Transuranic waste from the Savannah River Site (SRS) will not be certified for shipment to New Mexico for permanent disposal until at least March, the top Department of Energy official at the South Carolina facility told a citizens group this week.
Earlier this year, DOE’s Carlsbad Field Office released stricter new standards for packaging and shipping radioactively contaminated material and equipment known as transuranic waste to the underground Waste Isolation Pilot Plant (WIPP) near Carlsbad, N.M. — the only disposal facility for such material in the country.
Any DOE defense nuclear site that creates, or has in the past created, transuranic waste must certify its shipping and handling methods comply with these new standards, which are known officially as waste acceptance criteria.
“The SRS recertification is scheduled to begin in March 2017,” Jack Craig, DOE’s site manager for SRS, said Tuesday in prepared remarks to the agency-chartered SRS Citizens Advisory Board.
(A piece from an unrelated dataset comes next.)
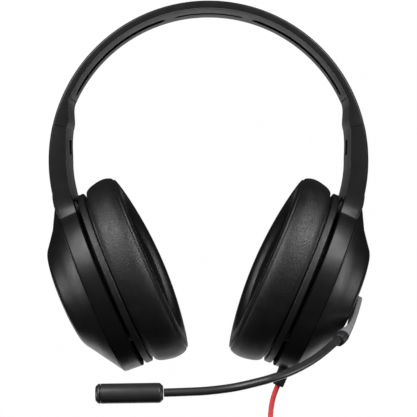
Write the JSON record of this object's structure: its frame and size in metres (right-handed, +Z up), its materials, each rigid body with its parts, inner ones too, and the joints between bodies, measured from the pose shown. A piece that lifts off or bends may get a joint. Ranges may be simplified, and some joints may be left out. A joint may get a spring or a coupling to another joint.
{
  "type": "gaming headset",
  "caption": "Over-ear headset with a sprung headband, sliding arms, tilting padded cups, a swinging microphone boom and a USB lead wound in a tied coil.",
  "frame": {"origin": "middle of the liner's underside at the crown, where the headset rests on the top of the head", "axes": "+Z up, +X towards the wearer's left (the side with the boom and the lead), -Y towards the wearer's front"},
  "size_m": [0.1702, 0.133, 0.3107],
  "materials": {
    "shell_plastic": "satin black moulded plastic with a fine spark texture",
    "liner_rubber": "soft-touch dark grey",
    "spring_steel": "plain spring steel",
    "inner_plastic": "matt black moulded plastic",
    "leatherette": "black grained leatherette",
    "mesh_fabric": "fine black acoustic mesh",
    "boom_silver": "satin silver-grey paint",
    "boom_rubber": "smooth black rubber",
    "cable_red": "semi-gloss red jacket",
    "board_green": "green solder mask"
  },
  "bodies": {
    "headband": {"headband_shell": "shell_plastic", "headband_liner": "liner_rubber", "headband_spring": "spring_steel", "left_sleeve_cover": "inner_plastic", "right_sleeve_cover": "inner_plastic", "left_slider_strip": "spring_steel", "right_slider_strip": "spring_steel", "left_strip_rivet": "spring_steel", "right_strip_rivet": "spring_steel"},
    "left_arm": {"left_yoke": "shell_plastic", "left_arm_cover": "inner_plastic", "left_stop_pin": "spring_steel", "left_detent_spring": "spring_steel", "left_outer_cover": "shell_plastic", "circuit_board": "board_green", "cable_boot": "boom_rubber", "cord_lead": "cable_red", "cord_coil": "cable_red", "cord_tail": "cable_red", "cable_tie": "boom_rubber", "usb_plug_grip": "boom_rubber", "usb_plug_shell": "spring_steel", "usb_tongue": "inner_plastic"},
    "right_arm": {"right_yoke": "shell_plastic", "right_arm_cover": "inner_plastic", "right_stop_pin": "spring_steel", "right_detent_spring": "spring_steel", "right_outer_cover": "shell_plastic"},
    "left_cup": {"left_baffle": "inner_plastic", "left_cushion_ring": "leatherette", "left_ear_mesh": "mesh_fabric", "left_driver": "inner_plastic", "left_ear_cushion": "leatherette"},
    "right_cup": {"right_baffle": "inner_plastic", "right_cushion_ring": "leatherette", "right_ear_mesh": "mesh_fabric", "right_driver": "inner_plastic", "right_ear_cushion": "leatherette"},
    "boom": {"boom_arm": "boom_silver", "boom_hub_pin": "spring_steel", "boom_collar": "boom_rubber", "boom_tube": "boom_rubber", "mic_housing": "inner_plastic", "mic_end_cap": "inner_plastic", "mic_element": "spring_steel"},
    "volume_wheel": {"volume_wheel": "boom_rubber"},
    "mute_button": {"mute_button": "boom_rubber"}
  },
  "joints": [
    {"name": "left_slider", "type": "slide", "parent": "headband", "child": "left_arm", "axis": [0.0698, 0, -0.9976], "range_m": [0, 0.024]},
    {"name": "right_slider", "type": "slide", "parent": "headband", "child": "right_arm", "axis": [-0.0698, 0, -0.9976], "range_m": [0, 0.024]},
    {"name": "left_cup_tilt", "type": "hinge", "parent": "left_arm", "child": "left_cup", "pos_m": [0.05683, 0, -0.14319], "axis": [0, 1, 0], "range_deg": [-1.8, 1.8]},
    {"name": "right_cup_tilt", "type": "hinge", "parent": "right_arm", "child": "right_cup", "pos_m": [-0.05683, 0, -0.14319], "axis": [0, 1, 0], "range_deg": [-1.8, 1.8]},
    {"name": "boom_swing", "type": "hinge", "parent": "left_arm", "child": "boom", "pos_m": [0.07597, 0, -0.1555], "axis": [-0.9232, 0, 0.3843], "range_deg": [0, 76]},
    {"name": "volume_wheel_turn", "type": "hinge", "parent": "left_arm", "child": "volume_wheel", "pos_m": [0.0512, 0.0302, -0.16295], "axis": [0.9232, 0, -0.3843], "range_deg": [-140, 140]},
    {"name": "mute_button_press", "type": "slide", "parent": "left_arm", "child": "mute_button", "axis": [-0.1007, -0.9651, -0.2419], "range_m": [0, 0.0006], "stiffness_N_per_m": 800}
  ]
}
Depending on how long the certification process takes to complete, that would put SRS on track to resume shipping transuranic around the same time WIPP is projected to start accepting such material again; the deep underground salt mine has been closed to shipments since February 2014, following an accidental radiation release and unrelated underground fire that month.
According to timelines the agency and prime WIPP contractor Nuclear Waste Partnership have provided in public over the summer, the mine should be ready to accept new waste shipments by April. However, DOE has not yet said which sites will be first in the queue to send their waste to WIPP.